I’m finishing a paper on the War on Terror and the Bush administration’s response to 9/11. The entire class, called a “tutorial,” will cover the Global War on Terror from 9/11 to the present, including the rise of ISIS and the Charlie Hebdo attacks. My tutor is a first year graduate student doing a dissertation on this same topic. She grew up in Germany, came to England for her undergrad, did two years of investment banking in London, and then came here for grad school. She’s only three years older than me, and it’s her first time teaching. The conversation we had last week about the Iraq War was the first time she had ever officially taken the role of teacher. Even when you’re defending your arguments about the actual subject, it’s hard not to think about how great that is.

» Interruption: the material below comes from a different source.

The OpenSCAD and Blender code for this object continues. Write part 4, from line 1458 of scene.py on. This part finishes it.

The Oxford tutorial was designed as a civil, rigorous conversation between two people, like a College of William and Mary class that only happens in office hours. It was also intended as a process of mutual discovery between equals. Of course, with the tutor’s breadth of knowledge and experience, the exchange is never completely equal, but the hope is that the student’s thoughts and arguments receive the same respect and value as their tutor’s. You are, after all, looking at the same information, but you can refine each other’s arguments and present ideas the other hadn’t thought of. This is when the line between teacher and student becomes blurred. You become more like colleagues.

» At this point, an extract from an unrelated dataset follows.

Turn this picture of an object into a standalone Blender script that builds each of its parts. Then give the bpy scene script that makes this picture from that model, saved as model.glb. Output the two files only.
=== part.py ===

Indeed, many tutors prefer to hold classes at pubs rather than their offices. In a good tutorial, it’s like the professor is reaching their hand out, offering their knowledge and passion as gifts. And, if accepted, their passion becomes your own. This is why we spend so much time in the Bodleian, with all its lockers, doors and passageways. There’s nothing like walking out of a great tutorial, having connected with the material but, more importantly, being inspired by your tutor — who is both your guide and co-conspirator.